Exercise requirements:
Print every line of the listing exactly, please.

* BEGIN Input material *

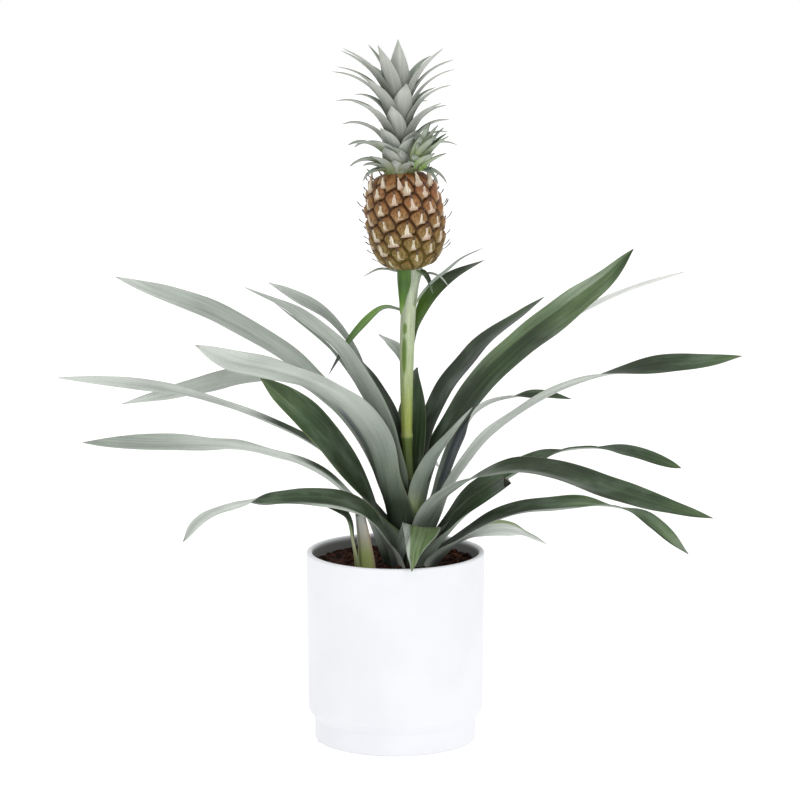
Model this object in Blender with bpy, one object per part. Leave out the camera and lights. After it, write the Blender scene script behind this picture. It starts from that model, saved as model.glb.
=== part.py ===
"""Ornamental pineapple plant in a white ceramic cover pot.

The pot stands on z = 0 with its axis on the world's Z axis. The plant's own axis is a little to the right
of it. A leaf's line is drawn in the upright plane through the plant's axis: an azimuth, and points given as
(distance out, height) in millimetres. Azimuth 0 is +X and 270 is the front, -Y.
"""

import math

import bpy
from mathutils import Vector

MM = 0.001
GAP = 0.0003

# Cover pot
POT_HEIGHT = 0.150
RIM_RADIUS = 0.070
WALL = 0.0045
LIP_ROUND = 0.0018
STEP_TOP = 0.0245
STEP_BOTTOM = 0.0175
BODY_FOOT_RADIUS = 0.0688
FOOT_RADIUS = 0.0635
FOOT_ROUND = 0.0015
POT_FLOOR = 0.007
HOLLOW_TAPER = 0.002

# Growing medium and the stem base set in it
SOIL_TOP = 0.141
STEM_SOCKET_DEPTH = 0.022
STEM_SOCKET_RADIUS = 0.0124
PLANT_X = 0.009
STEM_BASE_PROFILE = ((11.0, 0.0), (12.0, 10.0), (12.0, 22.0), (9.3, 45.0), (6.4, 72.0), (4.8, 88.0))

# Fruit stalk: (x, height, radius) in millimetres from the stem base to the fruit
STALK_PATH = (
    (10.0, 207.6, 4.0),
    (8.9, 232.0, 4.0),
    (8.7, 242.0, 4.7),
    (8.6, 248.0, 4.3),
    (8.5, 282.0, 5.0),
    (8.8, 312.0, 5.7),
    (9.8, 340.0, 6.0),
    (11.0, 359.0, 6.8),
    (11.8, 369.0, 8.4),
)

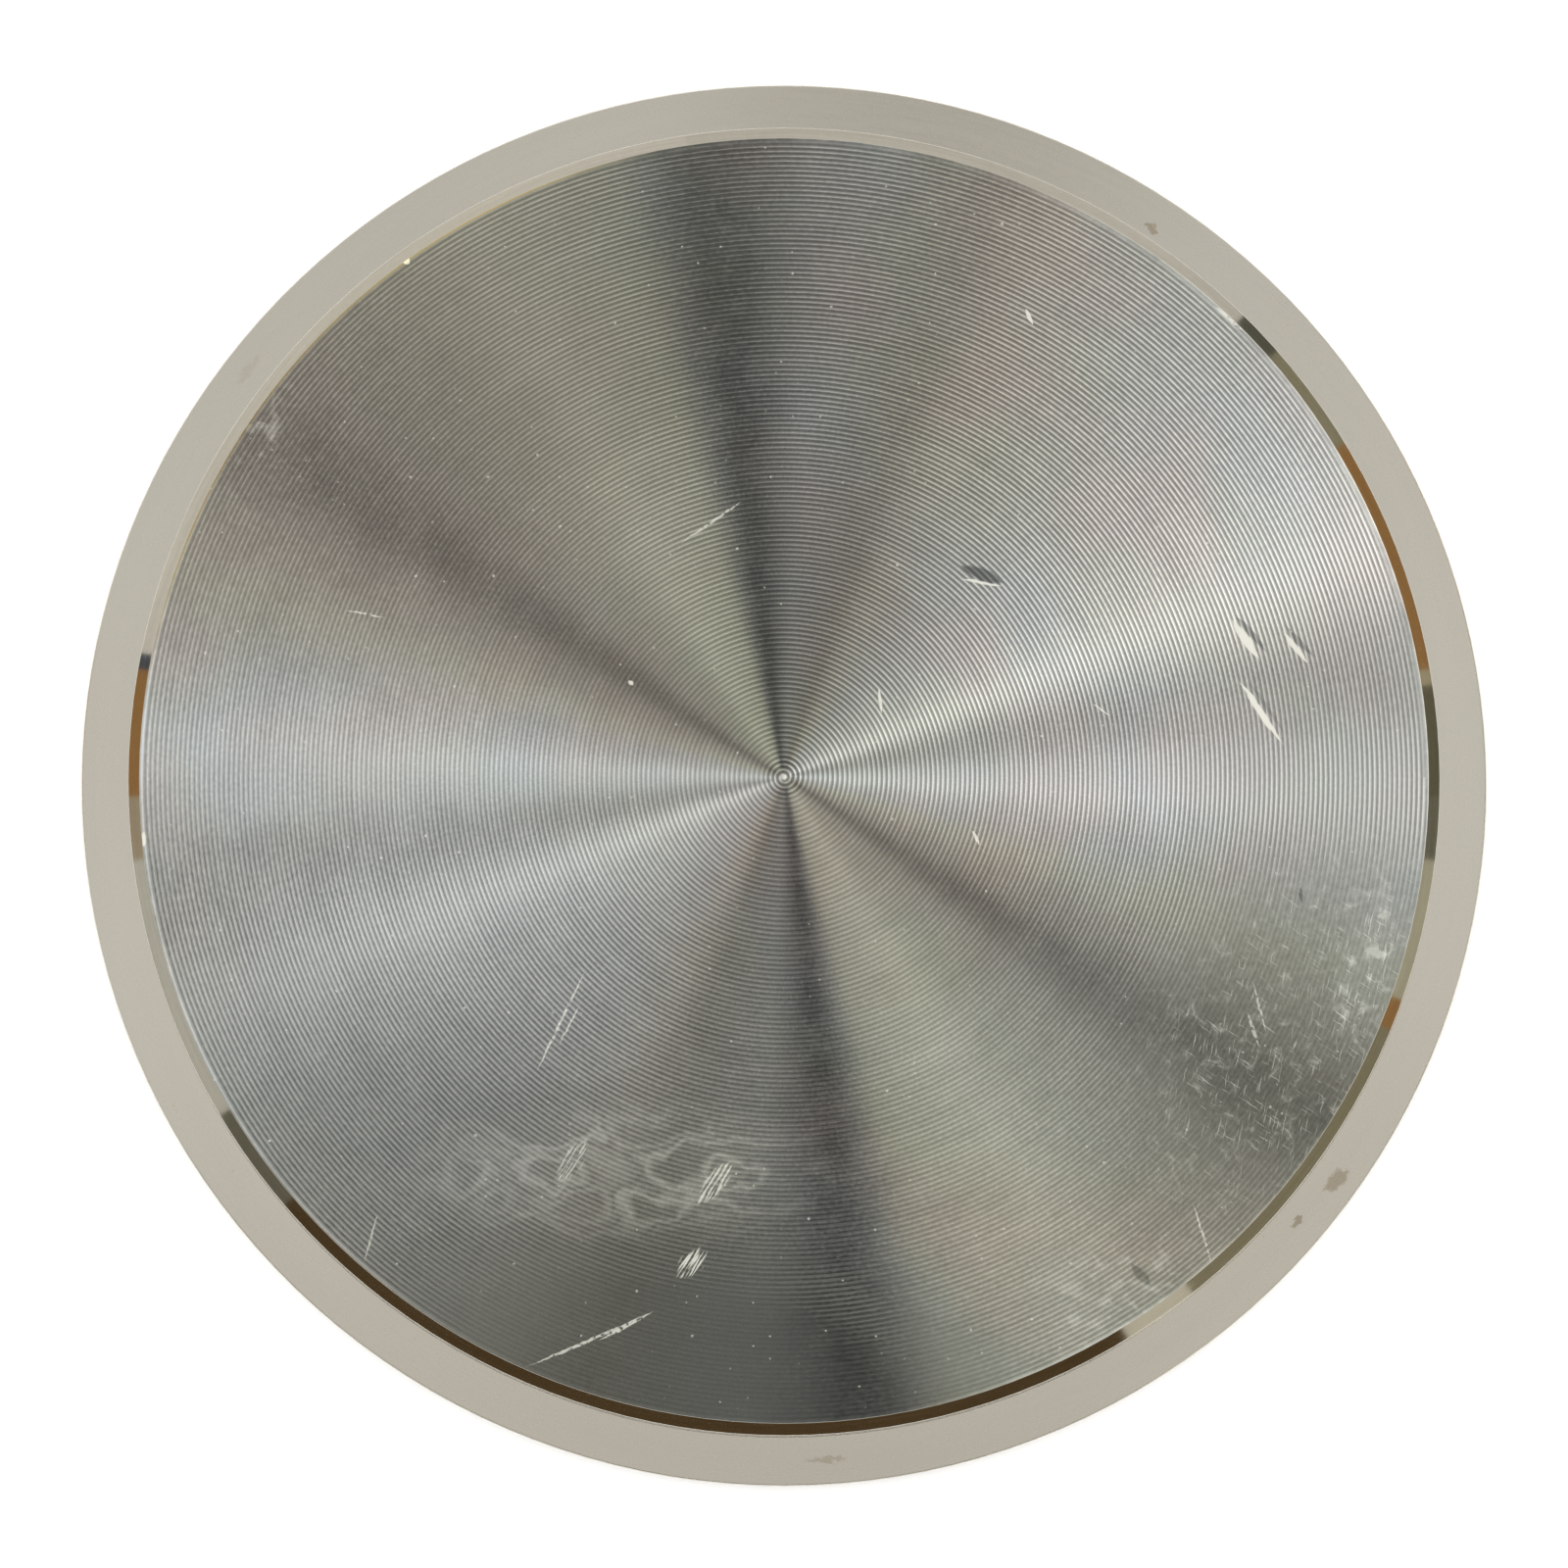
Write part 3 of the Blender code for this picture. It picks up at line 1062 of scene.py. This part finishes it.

* END Input material *

Task output:
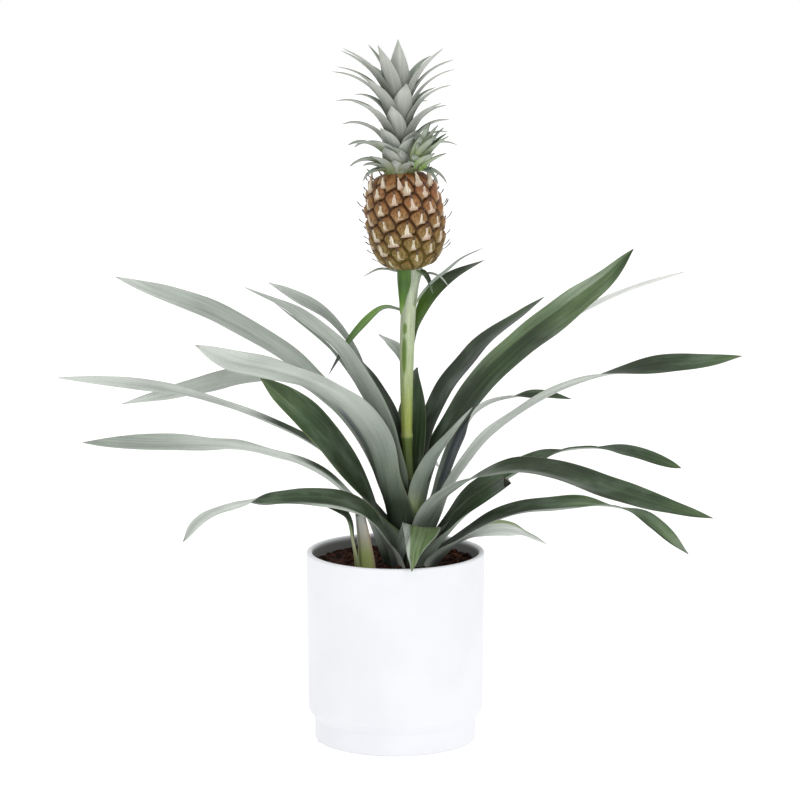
Model this object in Blender with bpy, one object per part. Leave out the camera and lights. After it, write the Blender scene script behind this picture. It starts from that model, saved as model.glb.
=== part.py ===
"""Ornamental pineapple plant in a white ceramic cover pot.

The pot stands on z = 0 with its axis on the world's Z axis. The plant's own axis is a little to the right
of it. A leaf's line is drawn in the upright plane through the plant's axis: an azimuth, and points given as
(distance out, height) in millimetres. Azimuth 0 is +X and 270 is the front, -Y.
"""

import math

import bpy
from mathutils import Vector

MM = 0.001
GAP = 0.0003

# Cover pot
POT_HEIGHT = 0.150
RIM_RADIUS = 0.070
WALL = 0.0045
LIP_ROUND = 0.0018
STEP_TOP = 0.0245
STEP_BOTTOM = 0.0175
BODY_FOOT_RADIUS = 0.0688
FOOT_RADIUS = 0.0635
FOOT_ROUND = 0.0015
POT_FLOOR = 0.007
HOLLOW_TAPER = 0.002

# Growing medium and the stem base set in it
SOIL_TOP = 0.141
STEM_SOCKET_DEPTH = 0.022
STEM_SOCKET_RADIUS = 0.0124
PLANT_X = 0.009
STEM_BASE_PROFILE = ((11.0, 0.0), (12.0, 10.0), (12.0, 22.0), (9.3, 45.0), (6.4, 72.0), (4.8, 88.0))

# Fruit stalk: (x, height, radius) in millimetres from the stem base to the fruit
STALK_PATH = (
    (10.0, 207.6, 4.0),
    (8.9, 232.0, 4.0),
    (8.7, 242.0, 4.7),
    (8.6, 248.0, 4.3),
    (8.5, 282.0, 5.0),
    (8.8, 312.0, 5.7),
    (9.8, 340.0, 6.0),
    (11.0, 359.0, 6.8),
    (11.8, 369.0, 8.4),
)

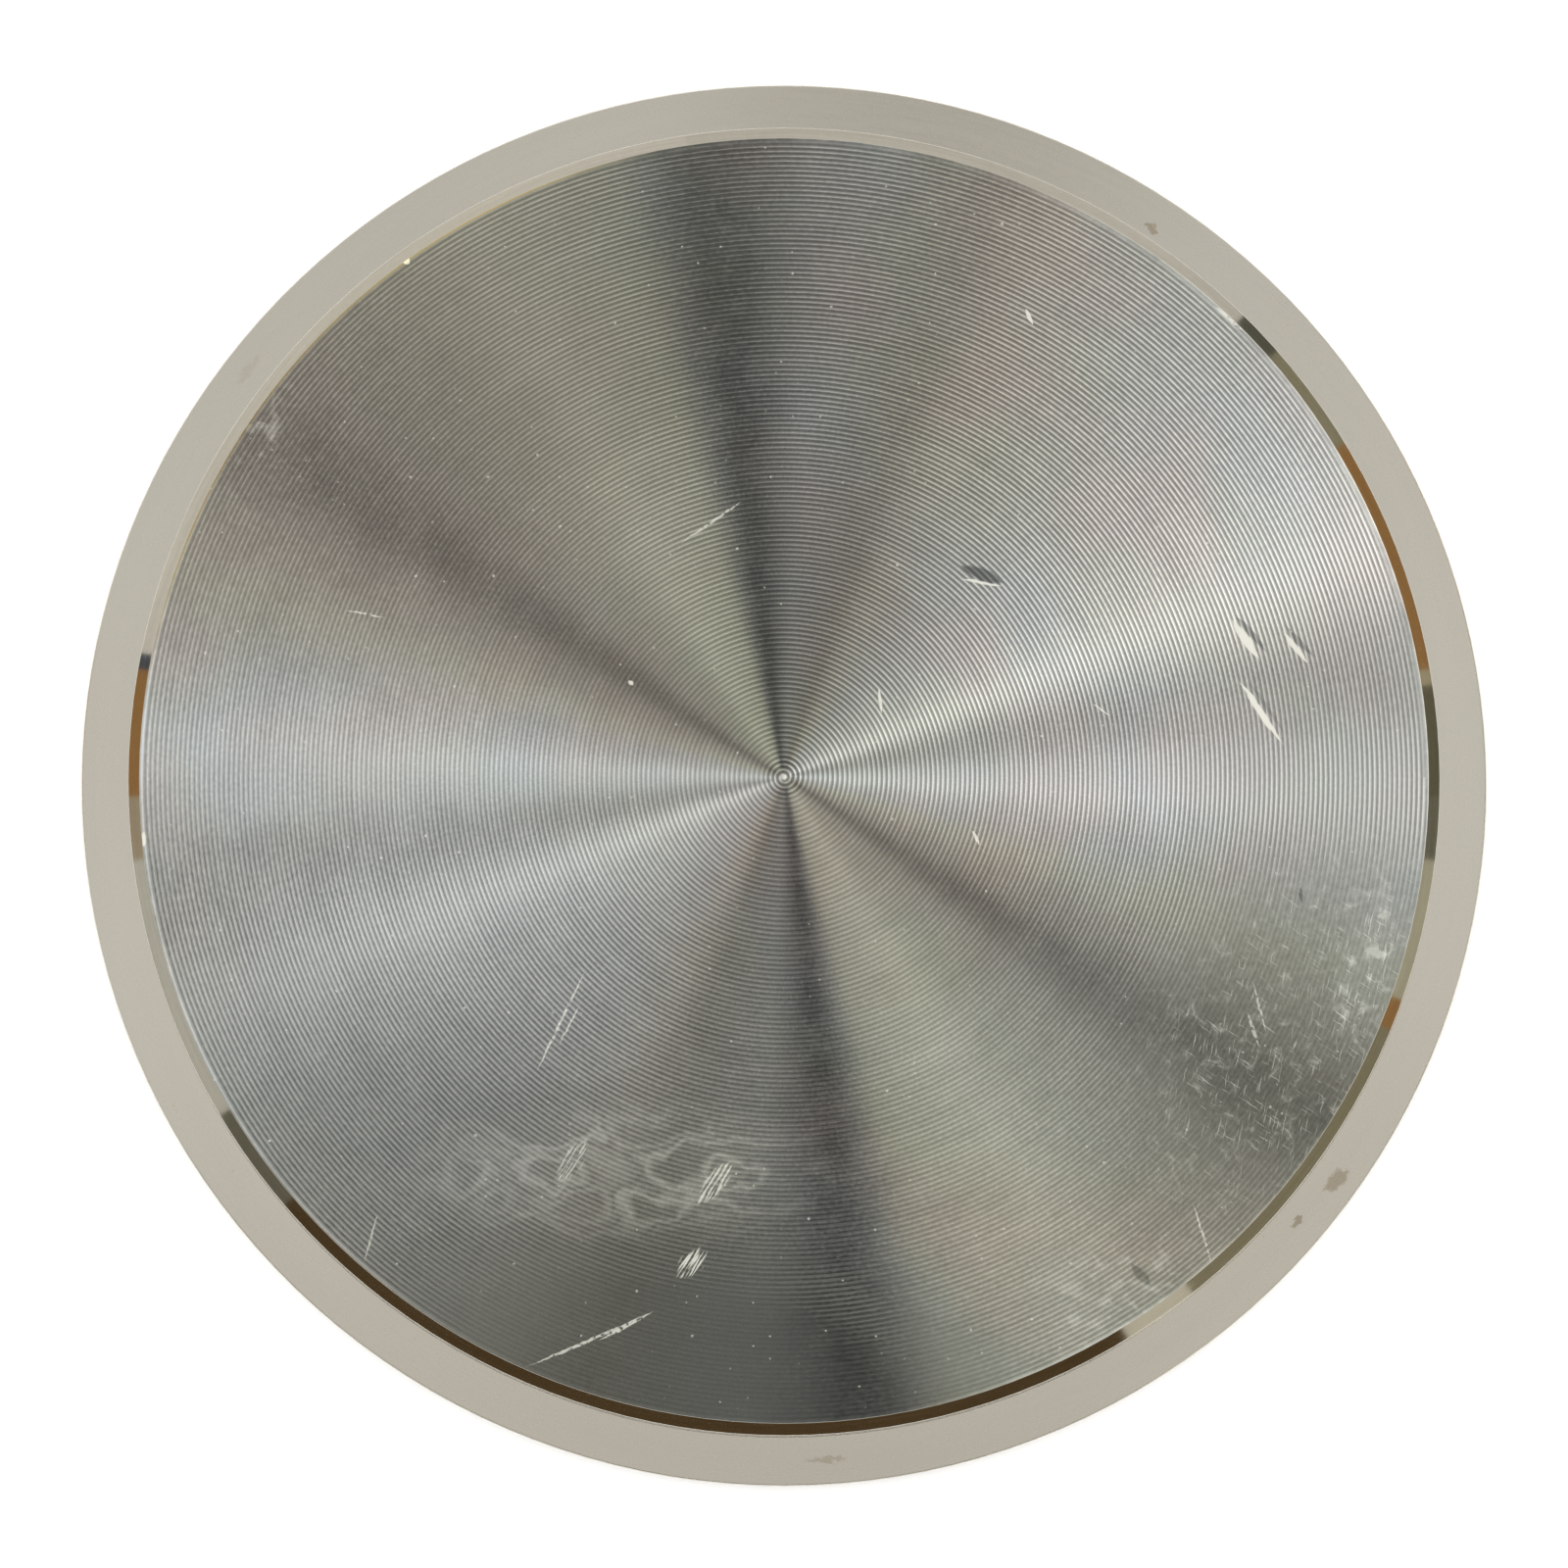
Write part 3 of the Blender code for this picture. It picks up at line 1062 of scene.py. This part finishes it.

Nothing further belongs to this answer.